Objective ->
Review the lines that follow and copy each one that contains the word "Identity".

Excerpted data ->
# # # # #
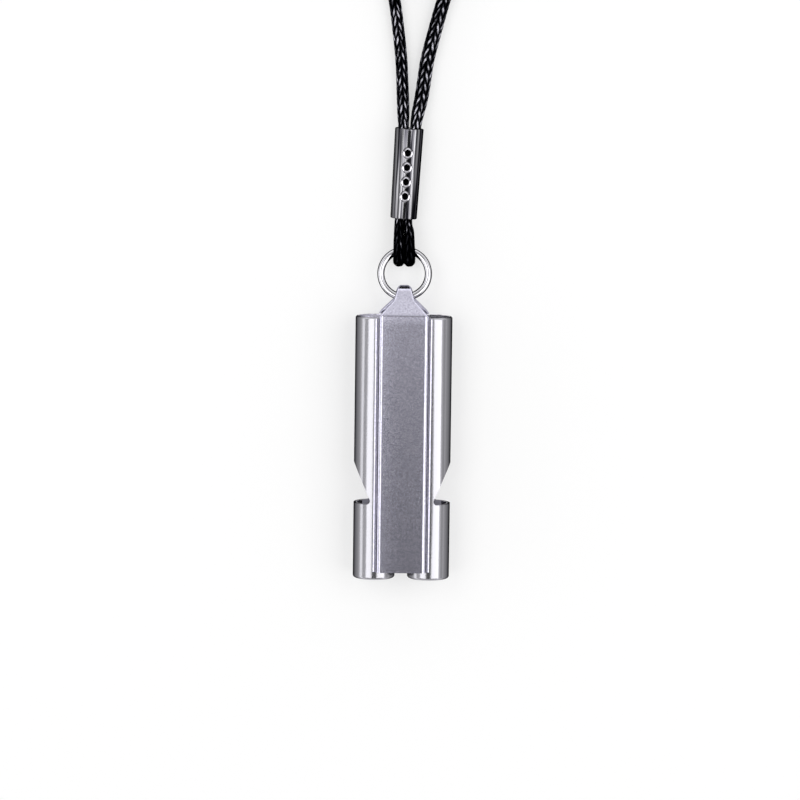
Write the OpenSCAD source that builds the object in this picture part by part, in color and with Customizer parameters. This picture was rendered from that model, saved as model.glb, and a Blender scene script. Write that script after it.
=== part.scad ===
/* [Tubes] */
// Outer diameter of each tube
tube_od = 7; // [5.5:0.1:9]
// Wall of each tube
tube_wall = 0.5; // [0.3:0.05:0.8]
// Length of each tube
tube_len = 44; // [36:0.5:60]
// Gap between the two tubes
tube_gap = 2.1; // [1:0.1:3]
// Rounding of the tubes' rims on their outer side
rim_r = 0.38; // [0.1:0.02:0.4]

/* [Sound windows] */
// Height of the window's lower cut above the mouth end
window_y = 12.7; // [9:0.1:16]
// Height of the sloping cut above the lower cut
window_h = 6.9; // [4:0.1:9]
// Depth of the window from the tube's outer side to the cuts' meeting point
window_depth = 3.1; // [2:0.1:3.3]
// Rounding where the two cuts meet
window_r = 0.6; // [0.1:0.05:0.7]
// Height of the flat windway along the tube's outer wall
windway_h = 0.95; // [0.6:0.05:1.5]

/* [End discs] */
// Thickness of each end disc
disc_t = 1; // [0.5:0.1:2]
// Depth of the left disc below its tube's rim
left_recess = 1; // [0.5:0.1:6]
// Depth of the right disc below its tube's rim
right_recess = 5; // [0.5:0.1:8]
// Gap round each disc and windway block inside its tube
insert_gap = 0.02; // [0.01:0.01:0.05]

/* [Folded strip] */
// Width of the strip
strip_w = 8.3; // [7.2:0.1:9.5]
// Thickness of the strip
strip_t = 0.9; // [0.6:0.05:1.2]
// Rounding of the strip's long outer edges
edge_r = 0.7; // [0.3:0.05:0.8]
// Distance by which the strip stops short of the mouth end
strip_setback = 1.4; // [0.5:0.1:3]
// Gap between the tubes' rims and the strip's bend
bend_gap = 0.1; // [0.05:0.05:0.5]
// Height of the fold's top above the bend
arch_h = 4.75; // [4.4:0.05:6.5]
// Width of the fold's flat top
fold_w = 1.7; // [1.2:0.1:2.2]
// Width of the neck at the fold's shoulders
neck_w = 2.4; // [2.2:0.1:3]
// Width of the neck where the flare starts
flare_w = 3.5; // [3.2:0.1:4]
// Radius of the braze fillet along the strip's edges
braze_r = 0.55; // [0.3:0.05:0.8]

/* [Ring] */
// Outer diameter of the ring
ring_od = 9.1; // [8.6:0.1:11]
// Thickness of the ring's wire
ring_wire = 1.2; // [1:0.05:1.3]
// Gap between the ring's wire and the inside of the fold
eye_gap = 0.5; // [0.45:0.05:0.7]

/* [Crimp sleeve] */
// Length of the sleeve
sleeve_len = 15; // [10:0.5:20]
// Outer diameter at the end near the ring
sleeve_near_d = 4.4; // [4.2:0.05:5]
// Outer diameter at the far end
sleeve_far_d = 4.75; // [4.5:0.05:5.5]
// Wall of the sleeve
sleeve_wall = 0.4; // [0.3:0.05:0.45]
// Distance from the ring's wire to the sleeve
sleeve_drop = 5.3; // [4:0.1:8]
// Number of crimp dimples
dimple_count = 4; // [2:1:5]
// Spacing of the dimples
dimple_pitch = 2.4; // [2:0.1:3]
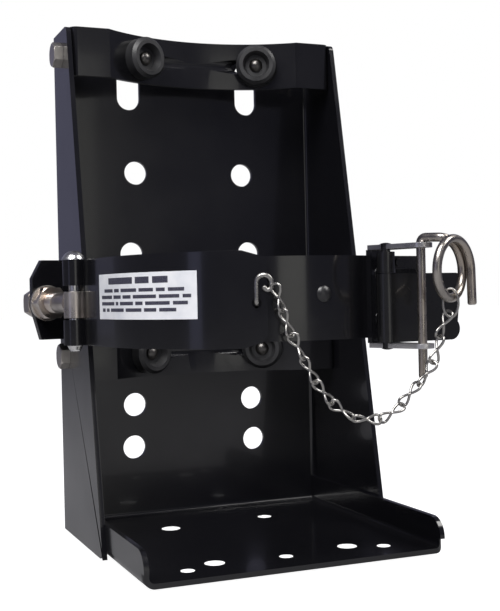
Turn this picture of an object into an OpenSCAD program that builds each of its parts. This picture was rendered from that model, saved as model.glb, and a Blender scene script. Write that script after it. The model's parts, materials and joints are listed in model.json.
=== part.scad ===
// Cylinder bracket: a folded steel body, two saddles, and a hinged band with a latch.
// X is right, +Y goes into the wall, Z is up. The rear face lies on Y = 0.

/* [Bracket body] */
// Overall width of the folded body, mm
body_width = 188; // [160:1:220]
// Overall height of the folded body, mm
body_height = 325; // [280:1:400]
// Sheet thickness of body and saddles, mm
sheet = 3; // [2:0.5:5]
// Inside radius of the body's bends, mm
bend_inside = 3; // [2:0.5:6]
// Depth of the side flanges at the top, mm
flange_top_depth = 42; // [35:1:60]
// Depth of the side flanges at the shelf, mm
flange_base_depth = 104; // [90:1:120]
// Depth of the shelf from the wall, mm
shelf_depth = 178; // [150:1:200]
// Height of the shelf's side lips, mm
lip_height = 20; // [12:1:30]
// Diameter of the wall bolt holes, mm
wall_hole = 15.9; // [8:0.1:20]
// Height of the part's origin above the shelf's underside, mm
origin_height = 130.5; // [100:0.5:160]

/* [Saddles] */
// Height of each saddle, mm
saddle_height = 31; // [20:1:45]
// Radius of the saddle's hollow face, mm
saddle_radius = 115; // [100:1:140]
// Lower edge of the upper saddle above the shelf's underside, mm
upper_saddle_z = 294; // [250:1:294]
// Lower edge of the lower saddle above the shelf's underside, mm
lower_saddle_z = 100; // [60:1:110]
// Diameter of the rubber bumpers, mm
bumper_diameter = 27; // [20:0.5:32]
// Thickness of the rubber bumpers, mm
bumper_thick = 10; // [5:0.5:14]

/* [Band] */
// Outside radius of the closed band, mm
band_radius = 92; // [85:0.5:92]
// Width of the left strap, mm
left_width = 50.8; // [40:0.2:52]
// Thickness of the left strap, mm
left_thick = 3; // [2:0.5:3]
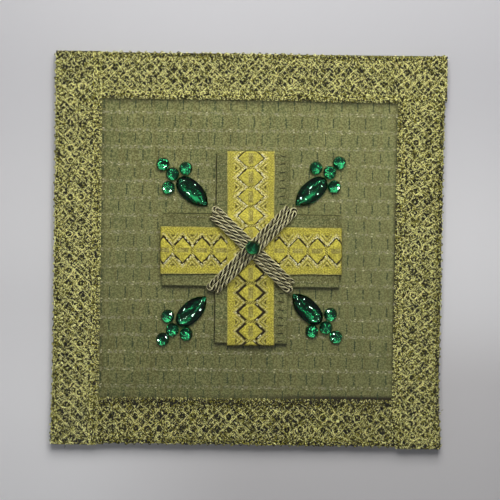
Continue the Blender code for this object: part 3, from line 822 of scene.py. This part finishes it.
def seam(edge, at_start):
    """How far from the corner a strip stops to clear the inner edge of the one across its end."""
    steps = SEAM_SHARE * np.arange(9) / 8
    shares = steps if at_start else 1.0 - steps
    return float(np.max(edge_inset(edge, shares, 1))) + LACE_WIDTH + 2 * PICOT_REACH


class Strip:
    """One side's lace. Its paths run along the side in s and across it in t, from the outer edge."""

    def __init__(self, name, turns, edge, pitch, first_cell, starts_at_seam, ends_at_seam):
        self.name, self.turns, self.edge, self.pitch = name, turns, edge, pitch
        self.length = 2 * side_lengths(turns)[0]
        before, after = SIDES[turns - 1][2], SIDES[(turns + 1) % 4][2]
        self.start = seam(before, False) if starts_at_seam else CORNER_GAP
        self.end = self.length - seam(after, True) if ends_at_seam else self.length - CORNER_GAP
        self.middle = self.length / 2 + first_cell
        self.slope = pitch / CELL_ROW_SPACING
        self.lap = (LACE_LAP if starts_at_seam else 0.0, LACE_LAP if ends_at_seam else 0.0)
        plain = PLAIN_SEAM if starts_at_seam or ends_at_seam else PLAIN_CORNER
        self.patterned = (self.start + plain, self.end - plain)
        self.random = np.random.default_rng(100 + turns)
        self.threads = []

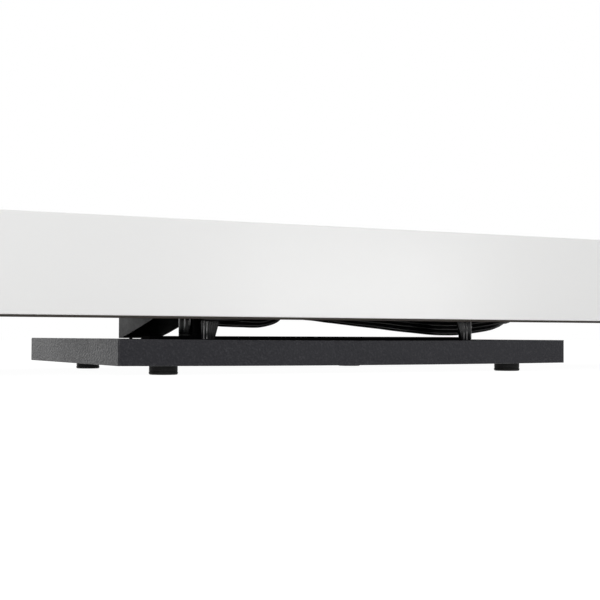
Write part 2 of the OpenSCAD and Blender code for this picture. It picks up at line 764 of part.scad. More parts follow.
base_plate();
rubber_feet();
foot_screws();
bridge_bar();
left_post();
right_post();
round_post();
post_collar();
support_wedge();
wedge_pad();
stand_screws();
post_screws();
rear_apron();
apron_edge_strip();
top_case();
bottom_pan();
left_cheek();
right_cheek();
key_slip();
key_blocks();
rear_cleat();
pan_screws();
key_frame();
pivot_rod();
key_springs();
stop_felt();
name_felt();
contact_board();
contact_strip();
keys_c();
keys_c_sharp();
keys_d();
keys_d_sharp();
keys_e();
keys_f();
keys_f_sharp();
keys_g();
keys_g_sharp();
keys_a();
keys_a_sharp();
keys_b();
power_button();
button_1();
button_2();
button_3();
volume_knob();
control_board();
music_rest();
rest_pins();
main_board();
jack_plate();
jacks();
dc_inlet();
speaker_baskets();
speaker_cones();
speaker_magnets();
speaker_grilles();
left_loom();
right_loom();
loom_grommets();
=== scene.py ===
"""Slim digital piano on a low plate stand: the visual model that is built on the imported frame."""
import json
import logging
import math
from dataclasses import dataclass
from enum import Enum
from typing import Iterable, Sequence

import bmesh
import bpy
import numpy as np
from mathutils import Matrix, Vector

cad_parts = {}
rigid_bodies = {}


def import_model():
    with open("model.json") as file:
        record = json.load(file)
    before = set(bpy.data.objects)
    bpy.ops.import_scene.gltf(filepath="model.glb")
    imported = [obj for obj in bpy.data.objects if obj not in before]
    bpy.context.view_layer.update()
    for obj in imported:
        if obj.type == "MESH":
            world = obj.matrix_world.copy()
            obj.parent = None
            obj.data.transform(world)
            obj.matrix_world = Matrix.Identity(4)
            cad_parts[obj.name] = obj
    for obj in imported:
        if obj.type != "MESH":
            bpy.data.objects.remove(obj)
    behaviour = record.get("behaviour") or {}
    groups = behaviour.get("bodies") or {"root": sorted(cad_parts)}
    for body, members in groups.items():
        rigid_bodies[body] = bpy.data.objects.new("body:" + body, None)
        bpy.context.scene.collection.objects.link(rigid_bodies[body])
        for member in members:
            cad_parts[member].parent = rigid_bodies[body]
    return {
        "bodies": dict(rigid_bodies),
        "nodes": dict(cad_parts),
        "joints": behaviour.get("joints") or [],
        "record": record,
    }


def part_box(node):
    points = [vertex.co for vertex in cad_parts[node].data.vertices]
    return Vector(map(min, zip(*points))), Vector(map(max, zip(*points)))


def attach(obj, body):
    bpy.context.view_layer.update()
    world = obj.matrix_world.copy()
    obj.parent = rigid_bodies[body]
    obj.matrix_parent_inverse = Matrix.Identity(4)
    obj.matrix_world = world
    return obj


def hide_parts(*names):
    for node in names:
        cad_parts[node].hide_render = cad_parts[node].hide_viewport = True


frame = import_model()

LOG = logging.getLogger("piano")
MM = 0.001
# Vertex attribute: how strongly a painted highlight shows at a vertex, 0 to 1.
PAINTED_HIGHLIGHT = "rim"

Rgb = tuple[float, float, float]
Point = tuple[float, float, float]
MeshData = tuple[np.ndarray, list[tuple[int, ...]]]


# --------------------------------------------------------------------------------------------------
# Shapes


def ring_stack(rings: np.ndarray, capped: bool = True, closed: bool = False) -> MeshData:
    """Skins a stack of closed rings with quads.

    Args:
        rings: array of shape (rings, points, 3), every ring counter-clockwise seen against the way
            the stack grows, so that the faces look outwards.
        capped: whether the first and last ring are closed with a flat face.
        closed: whether the last ring joins the first again.

    Returns:
        Vertices and faces.
    """
    count, size = rings.shape[:2]
    faces: list[tuple[int, ...]] = []
    for i in range(count if closed else count - 1):
        a, b = i * size, ((i + 1) % count) * size
        for k in range(size):
            n = (k + 1) % size
            faces.append((a + k, a + n, b + n, b + k))
    if capped and not closed:
        faces.append(tuple(range(size - 1, -1, -1)))
        faces.append(tuple(range((count - 1) * size, count * size)))
    return rings.reshape(-1, 3), faces


def merged(parts: Iterable[MeshData]) -> MeshData:
    """Joins several shells into one set of vertices and faces.

    Args:
        parts: the shells.

    Returns:
        All their vertices and faces as one mesh.
    """
    verts: list[np.ndarray] = []
    faces: list[tuple[int, ...]] = []
    start = 0
    for v, f in parts:
        verts.append(v)
        faces.extend(tuple(i + start for i in face) for face in f)
        start += len(v)
    return np.concatenate(verts), faces


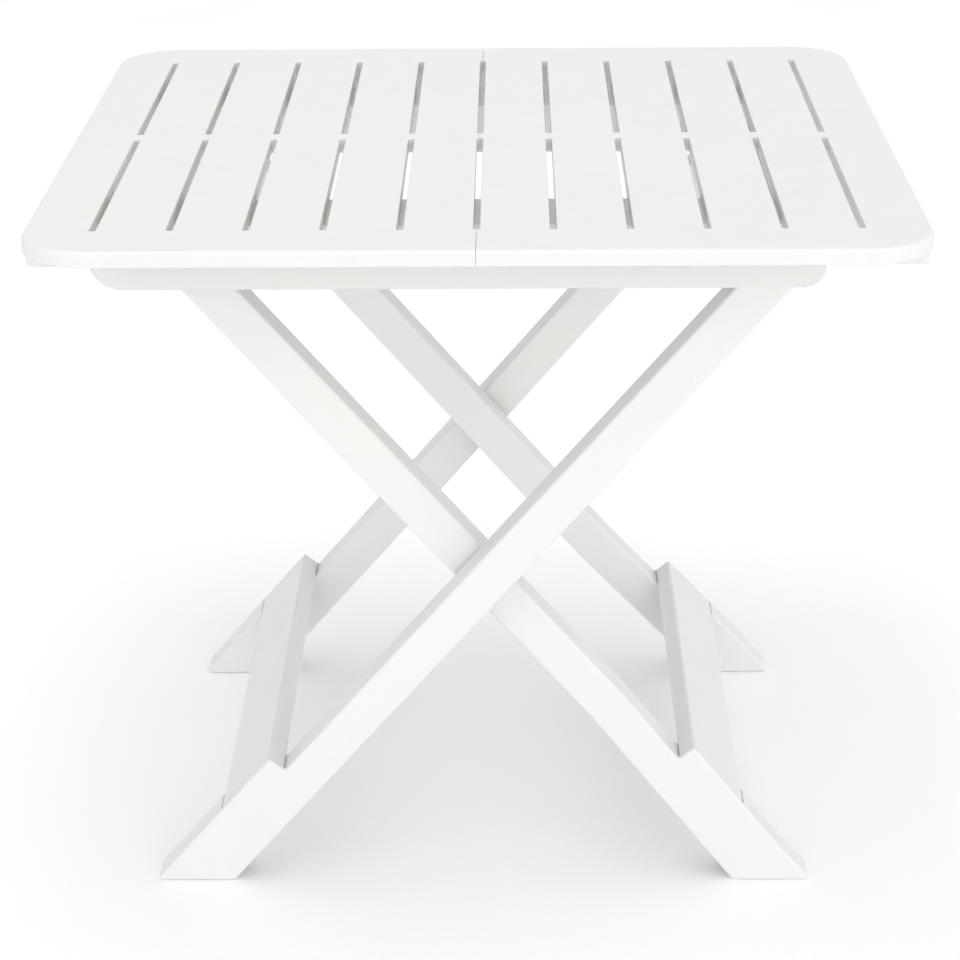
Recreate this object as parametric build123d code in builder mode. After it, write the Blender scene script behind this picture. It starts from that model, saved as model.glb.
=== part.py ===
from build123d import *

import os
from math import cos, radians, sin, tan

# Folding garden table in moulded plastic: a slatted top in two halves on two rails, an outer
# leg frame hinged to the rails, and an inner leg frame that crosses it like scissors.
# X runs along the long side, Y from the front (-) to the back (+), Z up. The origin is on the
# floor, under the middle of the top. Millimetres.

# ---- driving dimensions: the top ----------------------------------------------------------
TABLE_LENGTH = 790
TABLE_DEPTH = 720
TABLE_HEIGHT = 700

PANEL_HEIGHT = 14           # depth of the skirt around each half of the top
PLATE = 3.5                 # thickness of the moulded plate itself
SKIRT_WALL = 3
CORNER_RADIUS = 60
TOP_EDGE_RADIUS = 4
PANEL_RIB = 2.5
PANEL_RIB_PITCH = 72
EDGE_RIB_Y = 304            # a deeper rib just beyond the ends of the slots
EDGE_RIB_BOTTOM = 669

SLOT_WIDTH = 6
SLOT_PITCH = 66.8
SLOTS_PER_HALF = 5
SLOT_END = 300              # outer ends of the slots, from the middle of the depth
SLOT_BRIDGE = 18            # solid bridge between a front slot and its back slot
SLOT_WALL = 2.5
SLOT_CORNER_RADIUS = 1.5
SLOT_EDGE_RADIUS = 1
SEAM_GAP = 6                # open joint between the halves, as long as the slots
SEAM_PLAY = 0.15            # each half stands this far back from the middle where they touch
SEAM_PEG_RADIUS = 3
SEAM_PEG_LENGTH = 22
SEAM_PEG_WALL = 4           # plastic left around each peg hole

# ---- driving dimensions: the rails --------------------------------------------------------
RAIL_FACE = 243             # outer face of a rail, from the middle of the depth
RAIL_WIDTH = 78
RAIL_BOTTOM = 626
RAIL_LIP_BOTTOM = 666
RAIL_LEFT = -350
RAIL_RIGHT = 312
RAIL_LEFT_RADIUS = 30
RAIL_RIGHT_RADIUS = 20
RAIL_WALL = 3.5
RAIL_RIB = 3
RAIL_RIB_PITCH = 60
RAIL_RIBS_FROM = -180
RAIL_RIB_COUNT = 6
HANGER_FACE = 203           # outer face of the plates that carry the hinge rod
HANGER_HALF_WIDTH = 20
TRACK_HALF_GAP = 10.4       # half the height of the slide rod's track
TRACK_DEPTH = 14
TRACK_RIB = 3
TRACK_RIGHT = -225

# ---- driving dimensions: the legs ---------------------------------------------------------
LEG_ANGLE = 40.5            # from the vertical, with the table open
PIVOT_HEIGHT = 322          # where the legs cross
HINGE_HEIGHT = 652          # hinge rod and slide rod
LEG_WIDTH = 40
LEG_THICKNESS = 34
LEG_WALL = 3
LEG_RIB = 2.5
LEG_RIB_PITCH = 54
LEG_EDGE_RADIUS = 3
OUTER_LEG_INNER_FACE = 204.5
LEG_GAP = 1.5               # washer space between the legs at the crossing
KICK_FROM = -190            # along the inner leg, where its lower end starts to splay outward
KICK_TO = -410

FOOT_RAISE = 20             # the foot is this much wider than the leg, on its upper side
FOOT_TOP = -275             # along the leg from the crossing, where the wide foot starts
BOARD_WIDTH = 77
BOARD_WALL = 3
BOARD_RIB_COUNT = 7
SEAT_WALL = 4               # the foot's wall outside the crossbar's end
PLAY = 0.3                  # clearance around parts that are put together by hand
ACROSS = 1000               # wider than the table, for cuts that run right across it

# ---- driving dimensions: rods, pins and screws --------------------------------------------
HINGE_ROD_RADIUS = 10
SLIDE_ROD_RADIUS = 8
ROD_END = 234.5             # end of both rods, from the middle of the depth
ROD_WALL = 2
PLUG_LENGTH = 10
PLUG_RIM = 1
ROLLER_RADIUS = 10.2
ROLLER_LENGTH = 10
PIVOT_PIN_RADIUS = 7
PIVOT_PIN_DEPTH = 30        # how far the pin reaches into each leg
BOSS_RADIUS = 16
PIN_CHAMFER = 1
RUNNING_CLEARANCE = 0.05
WASHER_RADIUS = 16
WASHER_PLAY = 0.1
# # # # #
Worked answer ->
            obj.matrix_world = Matrix.Identity(4)
    obj.matrix_parent_inverse = Matrix.Identity(4)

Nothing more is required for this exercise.